Fuel Management

Fuel Management on Any Budget

June 2013, Government Fleet - Cover Story

by Thi Dao - Also by this author

At A Glance
Some ways to implement a fuel management system on a budget are:
  • Go up one level or automation, or implement one additional control feature
  • Purchase automated fuel systems at the most trafficked fueling locations
  • Purchase a system that can be added to — and plan to budget for expansion in future years
  • Budget in-vehicle devices into the total vehicle cost

Palm Beach County has been using the E.J. Ward system since 1984. Fleet management division director Doug Weichman, CAFM, said the County uses 6 million gallons of fuel annually. Photo courtesy of Palm Beach County
Palm Beach County has been using the E.J. Ward system since 1984. Fleet management division director Doug Weichman, CAFM, said the County uses 6 million gallons of fuel annually. Photo courtesy of Palm Beach County

There are numerous news stories about “missing” fuel at public agency fueling sites. Whether this fuel is not adequately tracked or there is actually theft involved, the fleet manager will most likely be asked about it. And with unleaded gasoline and diesel fuel costing approximately $3-$4 per gallon, coupled with the large quantity each agency uses, the cost of this unaccounted-for fuel can be significant.

Some say they don’t have the funding to upgrade to an automated fuel management system, but fleet managers and fuel management providers say with the benefits of automating fuel management and the risks of unaccounted-for fuel, you can’t afford to not have an automated system. This is especially true for fleets that rely on odometer entry for preventive maintenance (PM) cycles. Fleet managers stress that automated fueling systems have greatly benefitted their PM programs, and wrong entries can confuse an entire cycle, cause over- or under-­maintenance, or just waste time.

There are various levels of automation. Of course, the more automated a system — and the more you can control — the more it will cost. The solution lies in finding the balance between budget and automation. Fleets can go up one level of automation from their current system for more control. If they have multiple fueling sites, they can purchase fuel control systems for their most trafficked locations. They can also can take the route some fleets have taken and recommend — a slow high-tech upgrade. Via this method, fleets can begin with a combination of manual odometer entry and automated odometer tracking systems, with plans to go fully automated as they can budget funding across future years.

From Limited to Full Automation

The very manual method of clipboard-and-honor-system still exists — the risks of which are numerous. And while upgrading to a completely automated fuel management system may not be feasible for some fleets, there are numerous variations of automation a fleet manager can look to in order to increase fuel accounting and management.

A base fuel management system could be a stand-alone system designed for one or two hoses where stored data can be retrieved manually with a USB stick and viewed via Excel.
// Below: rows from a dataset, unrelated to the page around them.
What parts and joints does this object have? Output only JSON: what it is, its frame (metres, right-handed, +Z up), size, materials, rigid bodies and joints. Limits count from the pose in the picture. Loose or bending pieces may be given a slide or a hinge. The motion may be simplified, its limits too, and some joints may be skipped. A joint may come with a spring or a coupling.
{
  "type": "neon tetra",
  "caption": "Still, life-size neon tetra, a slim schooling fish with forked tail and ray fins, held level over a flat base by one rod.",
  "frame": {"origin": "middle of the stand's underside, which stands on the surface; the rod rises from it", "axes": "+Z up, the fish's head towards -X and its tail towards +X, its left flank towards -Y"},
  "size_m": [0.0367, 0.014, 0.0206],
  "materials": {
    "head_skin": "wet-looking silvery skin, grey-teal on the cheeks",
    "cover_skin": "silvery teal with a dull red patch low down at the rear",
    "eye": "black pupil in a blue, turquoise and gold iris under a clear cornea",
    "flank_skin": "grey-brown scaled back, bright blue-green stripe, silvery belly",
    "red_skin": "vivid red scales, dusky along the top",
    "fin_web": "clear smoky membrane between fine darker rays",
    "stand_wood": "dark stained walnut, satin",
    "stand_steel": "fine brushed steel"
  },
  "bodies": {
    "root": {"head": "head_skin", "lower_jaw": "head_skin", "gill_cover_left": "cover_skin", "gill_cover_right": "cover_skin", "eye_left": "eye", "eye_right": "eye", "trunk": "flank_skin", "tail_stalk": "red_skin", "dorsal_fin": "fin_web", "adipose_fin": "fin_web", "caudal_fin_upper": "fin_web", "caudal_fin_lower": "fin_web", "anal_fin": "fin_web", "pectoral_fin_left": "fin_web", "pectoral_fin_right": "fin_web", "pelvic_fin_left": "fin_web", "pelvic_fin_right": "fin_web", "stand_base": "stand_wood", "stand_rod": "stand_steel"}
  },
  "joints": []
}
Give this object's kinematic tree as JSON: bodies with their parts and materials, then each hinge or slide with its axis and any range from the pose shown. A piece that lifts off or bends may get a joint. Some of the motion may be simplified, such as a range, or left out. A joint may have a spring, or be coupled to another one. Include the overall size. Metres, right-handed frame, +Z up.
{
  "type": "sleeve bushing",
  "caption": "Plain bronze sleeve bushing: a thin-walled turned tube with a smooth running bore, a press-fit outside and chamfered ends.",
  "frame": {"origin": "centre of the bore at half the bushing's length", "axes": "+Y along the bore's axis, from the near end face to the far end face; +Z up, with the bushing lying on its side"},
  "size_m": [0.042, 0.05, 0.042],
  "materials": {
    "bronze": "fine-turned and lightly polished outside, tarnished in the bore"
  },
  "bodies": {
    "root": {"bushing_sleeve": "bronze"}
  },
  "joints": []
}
This type of system, according to Orlando Hernandez, product manager, Fuel Control, OPW Fuel Management Systems, would serve a very niche market, such as a marina, where there is an above-ground fuel system and up to 250 or so users.

It’s for “people just looking to get rid of the pad and pen or the manual entry and do the bare minimum, just put it on an electronic file and open it up in Excel,” he said. “Everything’s menu-driven from the terminal ­— there’s no software.”
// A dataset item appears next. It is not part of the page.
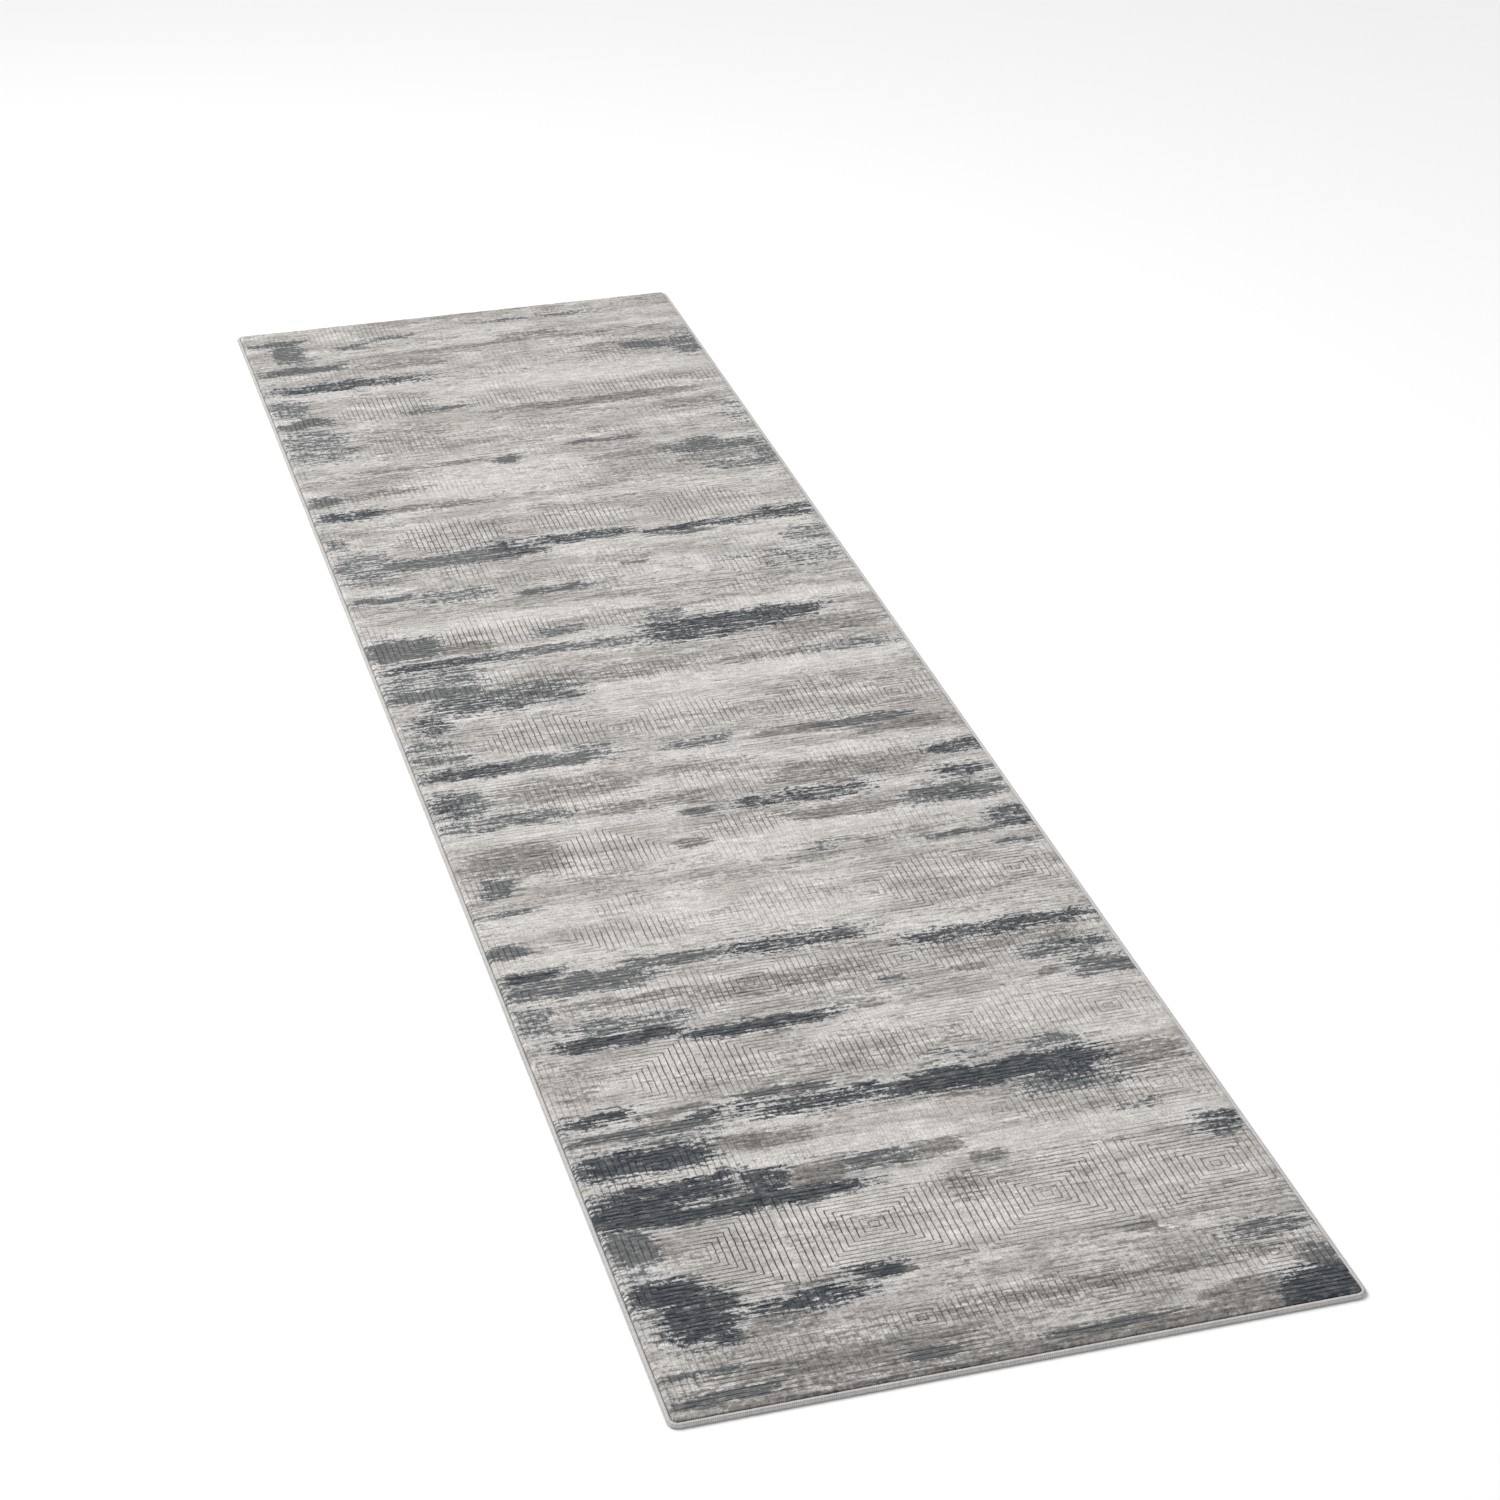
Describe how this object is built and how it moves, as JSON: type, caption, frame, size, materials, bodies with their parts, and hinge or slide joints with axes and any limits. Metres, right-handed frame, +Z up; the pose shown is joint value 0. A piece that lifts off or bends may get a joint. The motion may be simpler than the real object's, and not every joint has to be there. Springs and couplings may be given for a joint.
{
  "type": "runner rug",
  "caption": "Long narrow pile rug with rounded corners, grooves carved in concentric rectangles, and an overlocked edge all round.",
  "frame": {"origin": "on the floor under the middle of the rug", "axes": "+Z up from the floor, +Y along the rug's length towards its far end, +X across its width to the right"},
  "size_m": [0.787, 2.997, 0.0094],
  "materials": {
    "latex_back": "matt latex back-size with the ground weave showing through",
    "ground_yarn": "coarse jute and cotton weft",
    "stuffer_yarn": "flat polyester and cotton warp",
    "low_pile_yarn": "short shaded tufts in the carved grooves",
    "high_pile_yarn": "cut pile in cream, greige, taupe, slate and navy yarns",
    "edge_cord": "soft twisted filler yarn",
    "overlock_yarn": "closely laid grey serging yarn"
  },
  "bodies": {
    "root": {"latex_back": "latex_back", "lower_weft": "ground_yarn", "stuffer_warp": "stuffer_yarn", "upper_weft": "ground_yarn", "low_pile": "low_pile_yarn", "high_pile": "high_pile_yarn", "edge_cord_right": "edge_cord", "overlock_right": "overlock_yarn", "edge_cord_far": "edge_cord", "overlock_far": "overlock_yarn", "edge_cord_left": "edge_cord", "overlock_left": "overlock_yarn", "edge_cord_near": "edge_cord", "overlock_near": "overlock_yarn"}
  },
  "joints": []
}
Russ Whelan, southwest regional sales manager for Syn-Tech Systems, parent company of the FuelMaster product, said the most common fuel management system he sees is a card lock system, where a driver inserts a key or card, or swipes a fob, and inputs odometer information. The information is sent to accompanying software for tracking fuel use and odometer inputs.

A higher-end system might provide more access capability or read credit cards. It can also be used to program specific controls, such as how much fuel can be dispensed to a certain vehicle type, or an odometer range for fueling to ensure more accurate odometer inputs by drivers.